Most intriguing to me about Levack's directorial debut was the gender swap between the subject (herself) and the character (Lawrence Kweller, a teenage boy played by the excellent Isaiah Lehtinen). It should be noted that the film is semi-autobiographical in nature and not everything Lawrence experiences is according to Levack's life, but undoubtedly the film is deeply personal to the first-time filmmaker. Deciding to make Lawrence a boy gives the character, and in turn the story, an innately different vibe from Levack's own experience.
By using a male actor and mixing in Levack's voice and perspective creates an almost genderless character. This also adds an interesting texture to Lawrence's relationship with his boss, Alana. A story that's relatively simple in its premise, Levack encourages a nuanced interpretation that challenges audiences to view our own childhoods in a different light, exemplifying this filmmaker's bold approach to directing and screenwriting to shake up the Canadian scene.
Anthony Shim, Riceboy Sleeps
(Game Theory Films)
It seems every film festival Riceboy Sleeps entered, it came away with some sort of award or recognition — including winning the Best Canadian Film Award from the Toronto Film Critics Association last month and Best Original Screenplay at the 11th Canadian Screen Awards. While it could be ignorantly dismissed as the Canadian Minari, Riceboy Sleeps showcases a wealth of filmmaking prowess from director and writer Anthony Shim that makes the film distinctly its own.

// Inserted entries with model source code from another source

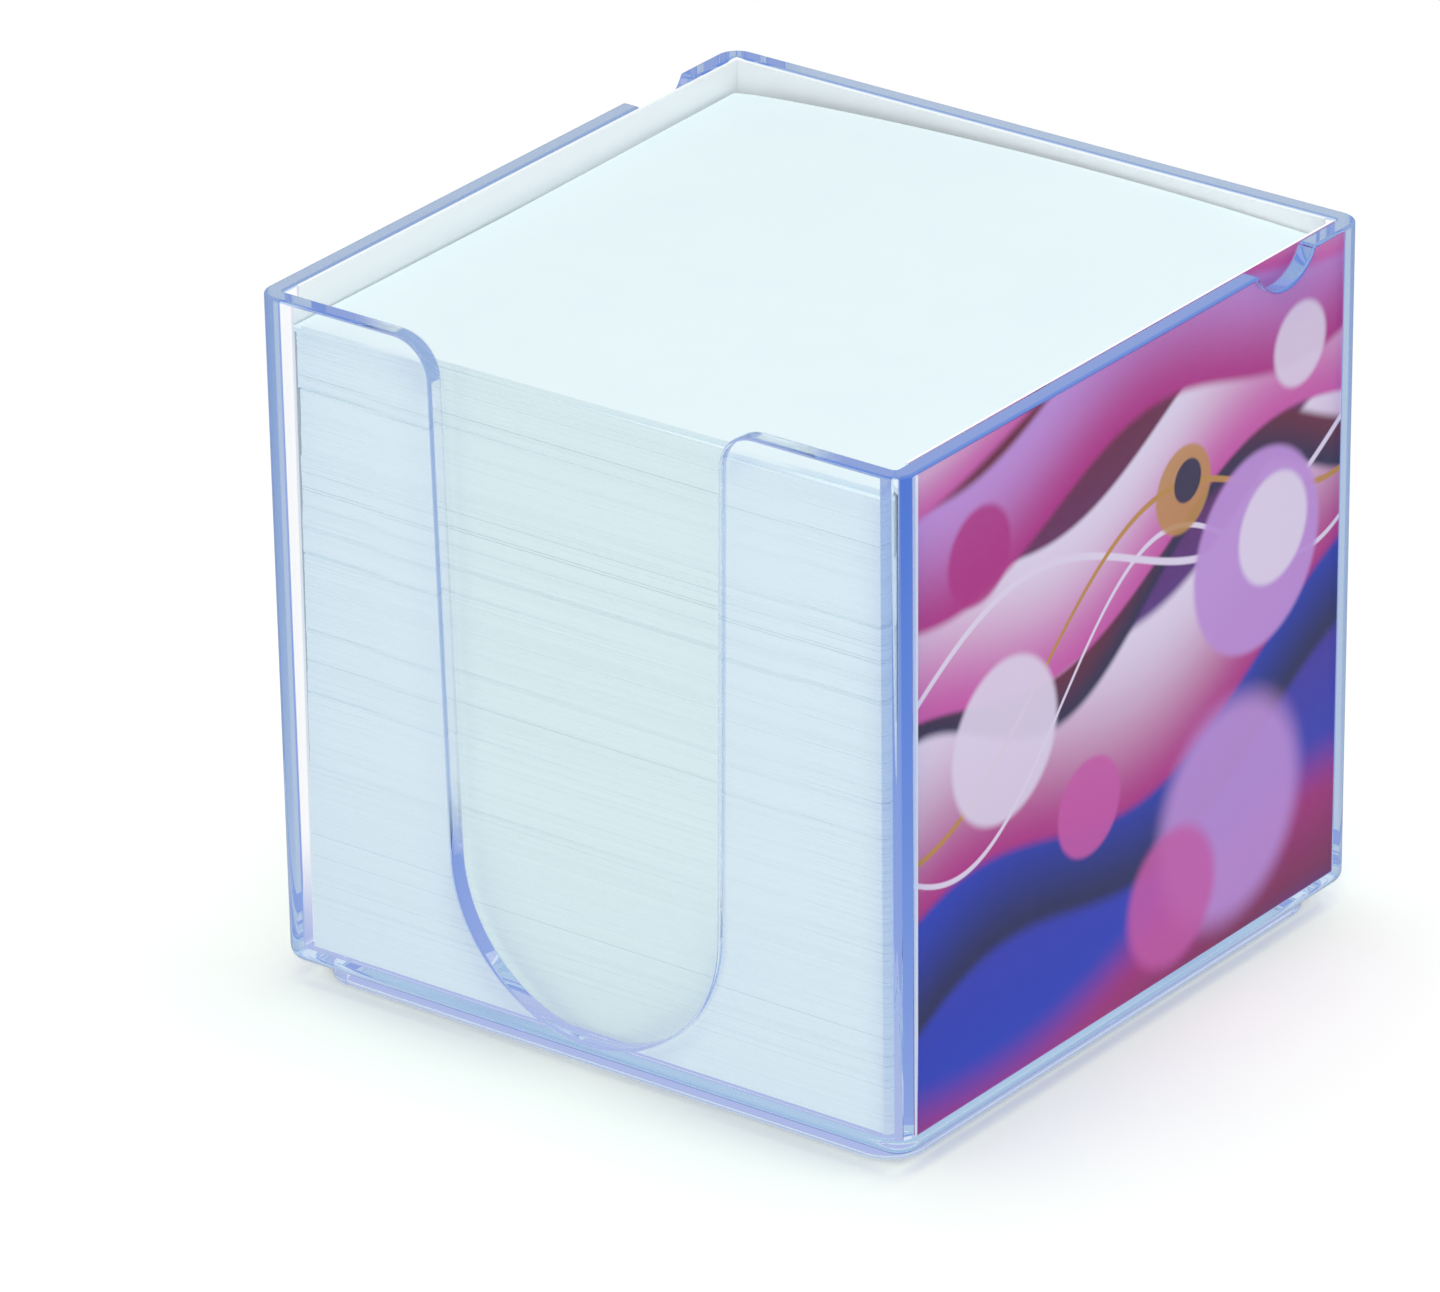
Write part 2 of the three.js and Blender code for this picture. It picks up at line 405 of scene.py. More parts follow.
@dataclass(frozen=True)
class PlainCardFinish:
    """Smooth white card.

    Attributes:
        colour: Colour of the card.
        roughness: Surface roughness.
    """

    colour: Colour = CARD_WHITE
    roughness: float = 0.55

    def material(self) -> bpy.types.Material:
        """Builds the material.

        Returns:
            The plain card.
        """
        made = bpy.data.materials.new("plain_card")
        graph = Graph(made)
        surface = graph.node("BsdfPrincipled", {"Base Color": self.colour, "Roughness": self.roughness})
        graph.output(surface.outputs[0])
        return made


@dataclass(frozen=True)
class Disc:
    """Soft round spot of the print.

    Attributes:
        centre: Share of the card's width from the front and of its height from the foot.
        radius: Share of the card's width.
        softness: Width of the spot's rim, as a share of its radius.
        colour: Colour of the spot.
        strength: How much of the ground it covers.
    """

    centre: tuple[float, float]
    radius: float
    softness: float
    colour: Colour
    strength: float


@dataclass(frozen=True)
class Ribbon:
    """Band of the print that runs across the card in a wave.

    Attributes:
        start: Height of its middle line at the front, as a share of the card's height.
        rise: How much the line climbs across the card.
        swing: Height of the wave.
        waves: Number of waves across the card.
        phase: Where the wave starts, in turns.
        width: Half of the band's width at its middle.
        softness: Width of the band's rims, as a share of its half width.
        shades: Colours at the band's upper and lower rim.
    """

    start: float
    rise: float
    swing: float
    waves: float
    phase: float
    width: float
    softness: float
    shades: tuple[Colour, Colour]


BLUE = (0.0, 0.03, 0.52)
NAVY = (0.004, 0.002, 0.05)
MAGENTA = (0.46, 0.0, 0.22)
RED = (0.15, 0.0, 0.02)
PINK = (0.62, 0.08, 0.40)
LILAC = (0.55, 0.28, 0.72)
PALE = (0.80, 0.70, 0.88)
GOLD = (0.55, 0.26, 0.04)


@dataclass(frozen=True)
class PrintedCardFinish:
    """Card with a printed outer face: waves and soft discs in pinks, reds and blue.

    Attributes:
        foot: Height of the card's lower edge.
        height: Height of the card.
        front: Y of the card's front edge.
        width: Width of the card.
        bare: Colour of the inner face and the cut edges.
        ground: Colours of the print's ground at its foot and its head.
        ribbons: Bands, from the lowest layer up.
        discs: Spots over the bands.
        outer_above: How far a face must look to the right to carry the print.
        roughness: Surface roughness.
        shine: Level of the reflection.
    """

    foot: float
    height: float
    front: float
    width: float
    bare: Colour = CARD_WHITE
    ground: tuple[Colour, Colour] = (BLUE, RED)
    ribbons: tuple[Ribbon, ...] = (
        Ribbon(-0.06, 0.10, 0.05, 0.8, 0.55, 0.16, 0.7, (MAGENTA, RED)),
        Ribbon(0.20, 0.22, 0.06, 1.1, 0.10, 0.10, 0.3, (BLUE, NAVY)),
        Ribbon(0.40, 0.20, 0.07, 1.0, 0.18, 0.15, 0.15, (PALE, MAGENTA)),
        Ribbon(0.56, 0.16, 0.08, 1.3, 0.30, 0.05, 0.4, (RED, NAVY)),
        Ribbon(0.68, 0.16, 0.06, 1.1, 0.36, 0.11, 0.12, (PALE, PINK)),
        Ribbon(0.88, 0.10, 0.05, 1.2, 0.62, 0.10, 0.2, (LILAC, MAGENTA)),
        Ribbon(1.03, 0.04, 0.05, 0.9, 0.80, 0.07, 0.3, (PALE, PINK)),
        Ribbon(0.62, 0.12, 0.10, 0.9, 0.05, 0.008, 0.6, (PALE, PALE)),
        Ribbon(0.45, 0.22, 0.12, 1.2, 0.60, 0.006, 0.6, (PALE, PALE)),
        Ribbon(0.52, 0.22, 0.11, 1.0, 0.72, 0.007, 0.6, (GOLD, GOLD)),
    )
    discs: tuple[Disc, ...] = (
        Disc((0.74, 0.20), 0.20, 0.30, LILAC, 0.9),
        Disc((0.60, 0.12), 0.12, 0.25, PINK, 0.85),
        Disc((0.20, 0.52), 0.13, 0.12, PALE, 0.9),
        Disc((0.80, 0.58), 0.16, 0.10, LILAC, 0.95),
        Disc((0.84, 0.60), 0.09, 0.15, PALE, 0.95),
        Disc((0.62, 0.74), 0.07, 0.12, GOLD, 0.9),
        Disc((0.63, 0.75), 0.035, 0.15, NAVY, 0.95),
        Disc((0.40, 0.34), 0.08, 0.15, PINK, 0.9),
        Disc((0.14, 0.82), 0.08, 0.20, MAGENTA, 0.9),
        Disc((0.90, 0.86), 0.07, 0.20, PALE, 0.85),
    )
    outer_above: float = 0.7
    roughness: float = 0.45
    shine: float = 0.1

    def material(self) -> bpy.types.Material:
        """Builds the material.

        Returns:
            The printed card.
        """
        made = bpy.data.materials.new("printed_card")
        graph = Graph(made)
        _, y, z = graph.axes()
        across = graph.math("DIVIDE", graph.math("SUBTRACT", y, self.front), self.width)
        up = graph.math("DIVIDE", graph.math("SUBTRACT", z, self.foot), self.height)
        colour = graph.blend(graph.ramp(up, 0.0, 1.0), *self.ground)
        for ribbon in self.ribbons:
            colour = self._band(graph, across, up, colour, ribbon)
        for disc in self.discs:
            colour = self._spot(graph, across, up, colour, disc)
        outer = graph.math("GREATER_THAN", graph.facing(0), self.outer_above)
        surface = graph.node(
            "BsdfPrincipled",
            {
                "Base Color": graph.blend(outer, self.bare, colour),
                "Roughness": self.roughness,
                "Specular IOR Level": self.shine,
            },
        )
        graph.output(surface.outputs[0])
        return made

    def _band(self, graph: Graph, across: Socket, up: Socket, ground: Socket, ribbon: Ribbon) -> Socket:
        """Lays one band over the ground.

        Args:
            graph: Graph of the card.
            across: Share of the card's width.
            up: Share of its height.
            ground: Colour under the band.
            ribbon: The band.

        Returns:
            The colour with the band on it.
        """
        turn = graph.math("MULTIPLY_ADD", across, 2 * math.pi * ribbon.waves, 2 * math.pi * ribbon.phase)
        swing = graph.math("MULTIPLY", graph.math("SINE", turn), ribbon.swing)
        line = graph.math("MULTIPLY_ADD", across, ribbon.rise, ribbon.start)
        offset = graph.math("SUBTRACT", graph.math("ADD", line, swing), up)
        away = graph.math("ABSOLUTE", offset)
        inner = ribbon.width * (1.0 - ribbon.softness)
        across_band = graph.ramp(offset, -ribbon.width, ribbon.width)
        share = graph.ramp(away, inner, ribbon.width, 1.0, 0.0)
        return graph.blend(share, ground, graph.blend(across_band, *ribbon.shades))

    def _spot(self, graph: Graph, across: Socket, up: Socket, ground: Socket, disc: Disc) -> Socket:
        """Lays one spot over the ground.

        Args:
            graph: Graph of the card.
            across: Share of the card's width.
            up: Share of its height.
            ground: Colour under the spot.
            disc: The spot.

        Returns:
            The colour with the spot on it.
        """
        side = graph.math("SUBTRACT", across, disc.centre[0])
        rise = graph.math("SUBTRACT", up, disc.centre[1])
        square = graph.math("ADD", graph.math("MULTIPLY", side, side), graph.math("MULTIPLY", rise, rise))
        away = graph.math("SQRT", square)
        share = graph.ramp(away, disc.radius * (1.0 - disc.softness), disc.radius, disc.strength, 0.0)
        return graph.blend(share, ground, disc.colour)


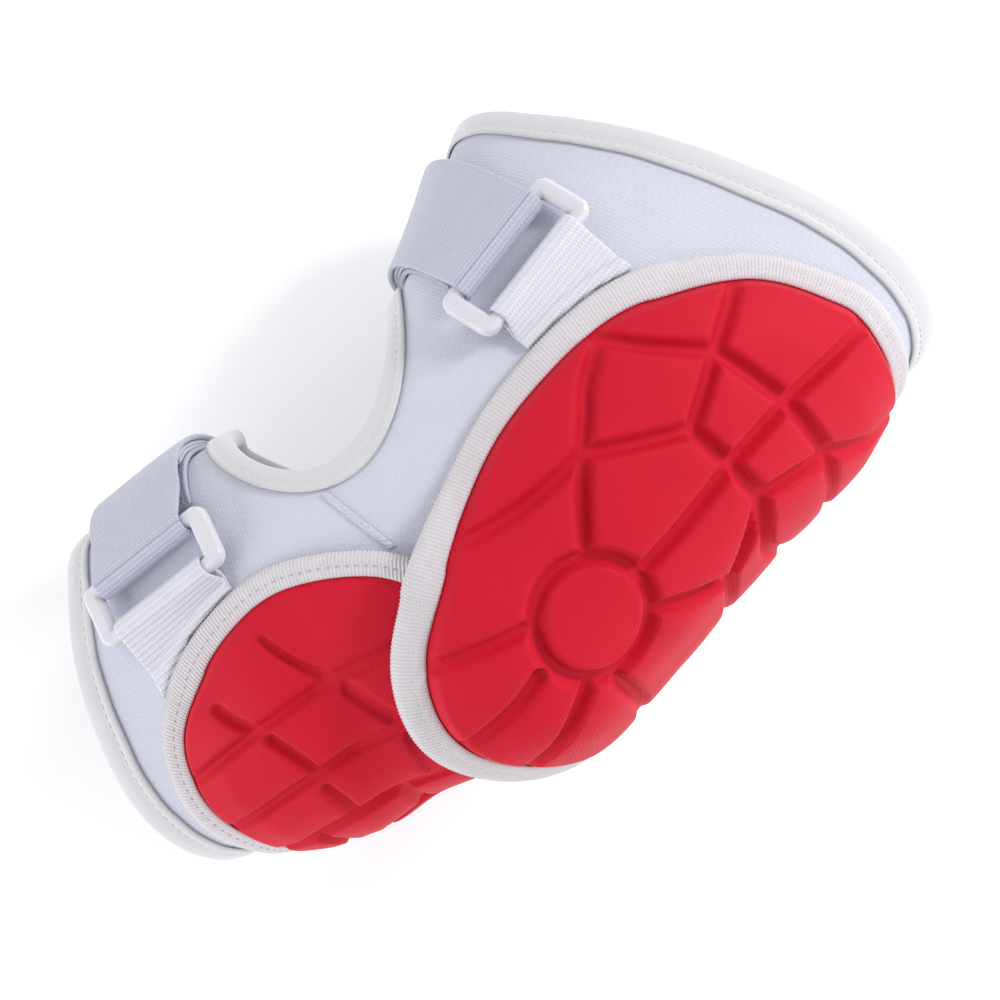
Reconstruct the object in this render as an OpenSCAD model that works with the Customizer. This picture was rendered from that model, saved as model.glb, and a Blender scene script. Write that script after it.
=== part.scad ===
// Batter's elbow guard: an oval knit sleeve with two overlapping moulded pads
// and two strap-and-loop closures. Millimetres. The origin is the elbow's pivot,
// +X runs towards the upper arm, +Y towards the crook of the elbow, +Z is up.

/* [Sleeve] */
// Length from the elbow to the upper arm opening
upper_len = 112; // [90:1:140]
// Length from the elbow to the forearm opening
forearm_len = 106; // [86:1:132]
// Width of the upper arm opening
upper_opening_w = 150; // [122:1:184]
// Depth of the upper arm opening
upper_opening_d = 94; // [76:1:116]
// Width halfway up the upper arm
upper_mid_w = 126; // [102:1:154]
// Depth halfway up the upper arm
upper_mid_d = 93; // [76:1:114]
// Width at the elbow
elbow_w = 116; // [95:1:140]
// Depth at the elbow
elbow_d = 88; // [72:1:108]
// Width halfway down the forearm
forearm_mid_w = 115; // [94:1:140]
// Depth halfway down the forearm
forearm_mid_d = 82; // [67:1:100]
// Width of the forearm opening
forearm_opening_w = 103; // [84:1:126]
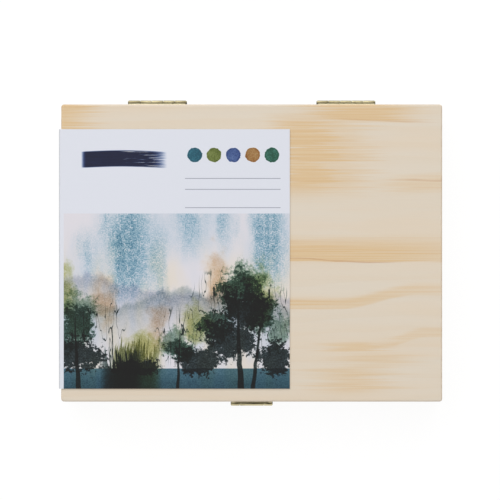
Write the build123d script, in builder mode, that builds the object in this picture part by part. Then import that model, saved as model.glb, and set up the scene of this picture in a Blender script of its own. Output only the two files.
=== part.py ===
from build123d import *

import os
from math import pi

# Pine paint box with a hinged lid, a brass clasp, five paint tubes and a card sleeve.
# Millimetres, +Z up. The hinges are at the back (+Y) and the clasp at the front (-Y).
# The origin is under the middle of the box, on the face that it stands on.

# Wooden box, whose inside is as large as its contents
rail_thickness = 6.0
bottom_thickness = 3.0
lid_thickness = 4.0
base_rail_height = 18.0
lid_rail_height = 9.0
base_fingers = 4
lid_fingers = 2
seam_gap = 0.2
corner_radius = 1.2
edge_radius = 0.8

# Card sleeve, a strip folded over the lid, down the left side and under the base
card_thickness = 0.4
card_gap = 0.2
card_side_gap = 0.6
card_reach = 98.4
card_front_inset = 5.6
card_back_inset = 10.7
card_fold_radius = 0.9

# Screws, countersunk
shank_radius = 0.6
head_radius = 1.2
head_proud = 0.1
screw_length = 5.0
slot_width = 0.35
slot_depth = 0.25
screw_clearance = 0.05

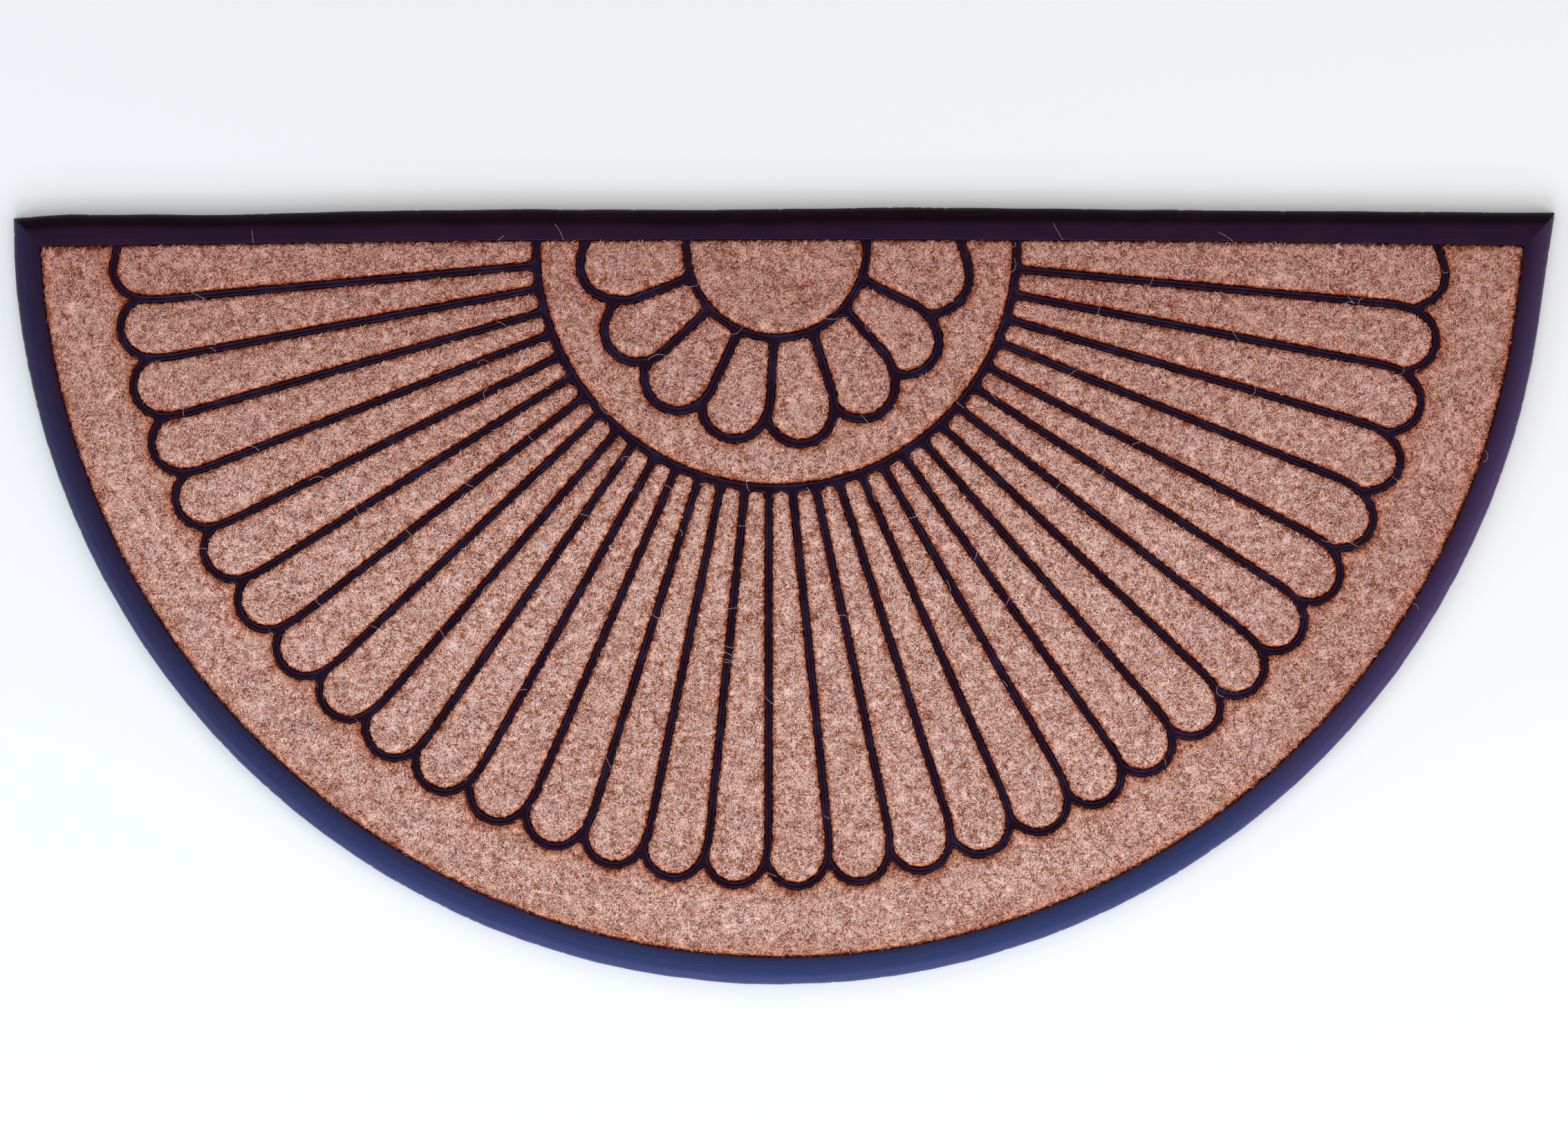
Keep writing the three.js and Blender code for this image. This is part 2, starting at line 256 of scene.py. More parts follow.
# Floor and lights; a light's share counts from the front light's power
FLOOR_SIZE = 8.0
FLOOR_GAP = 0.1 * MM
FLOOR_COLOUR = (0.93, 0.93, 0.93)
FLOOR_ROUGHNESS = 0.9
LIGHTS = [
    {
        "name": "front_light",
        "place": (0.0, -2.4, 1.05),
        "size": (2.8, 0.9),
        "share": 1.0,
        "colour": (0.82, 0.91, 1.0),
    },
    {
        "name": "left_light",
        "place": (-2.5, -1.3, 1.0),
        "size": (1.4, 0.9),
        "share": 0.8,
        "colour": (0.78, 0.89, 1.0),
    },
    {
        "name": "right_light",
        "place": (2.5, -1.1, 1.1),
        "size": (1.4, 0.9),
        "share": 0.6,
        "colour": (1.0, 0.95, 0.95),
    },
    {
        "name": "back_light",
        "place": (0.0, 2.6, 1.8),
        "size": (2.4, 0.9),
        "share": 0.25,
        "colour": (1.0, 0.95, 0.92),
    },
]


def colour_setting(name, description, default):
    """A colour that the panel offers."""
    return FloatVectorProperty(
        name=name,
        description=description,
        subtype="COLOR",
        size=3,
        min=0.0,
        max=1.0,
        default=default,
    )


def length_setting(name, description, default):
    """A length that the panel offers."""
    return FloatProperty(
        name=name,
        description=description,
        subtype="DISTANCE",
        unit="LENGTH",
        default=default,
    )


class RubberSettings(bpy.types.PropertyGroup):
    """Sizes and colours of the rubber tray."""

    colour: colour_setting(
        "Colour",
        "Blue-black of the rubber",
        (0.0140, 0.0046, 0.0125),
    )
    # Painted shade in the grooves, low on the ribs and over the straight side's outer slope; the same
    # colour makes the random sooty patches on the ribs
    shade_and_soot: colour_setting(
        "Shade_and_soot",
        "Brownish black of the rubber in the grooves and low on the slopes",
        (0.0065, 0.0014, 0.0022),
    )
    # Painted sky reflection on the round edge's outer slope; the same colour makes the random navy
    # patches on the ribs
    sheen_and_bloom: colour_setting(
        "Sheen_and_bloom",
        "Lighter navy blue of the weathered slope along the round edge",
        (0.026, 0.041, 0.117),
    )
    # Painted reflection: the purple that the sheen on the round edge's slope turns to at its right end
    plum: colour_setting(
        "Plum",
        "Purple that the weathered slope turns to at its right end",
        (0.060, 0.037, 0.100),
    )
    dust: colour_setting(
        "Dust",
        "Reddish brown of the fine dust that lies on the rubber",
        (0.024, 0.006, 0.008),
    )
    roughness: FloatProperty(
        name="Roughness",
        description="Roughness of the moulded surface",
        subtype="FACTOR",
        min=0.0,
        max=1.0,
        default=0.44,
    )
    edge_wander: length_setting(
        "Edge wander",
        "How far the trimmed outer edge strays from its line",
        0.09 * MM,
    )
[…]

There's a grandness to Riceboy Sleeps, especially when Shim takes us to South Korea's countryside. The expanse of the ocean, mountains and forests mirrors the wide universality of Shim's story of a young mother and son who emigrate from Korea to Canada. They also provide a sharp contrast to the quiet, intimate moments between mother and her son, and at times, a mother with her own thoughts. Shim traverses these tones effortlessly, while also making references to Korean folklore that lend familiarity for Korean audiences. His eye for the micro and macro is truly impressive, and the fact that he can exercise such versatility without losing sight of the story is all the more commendable.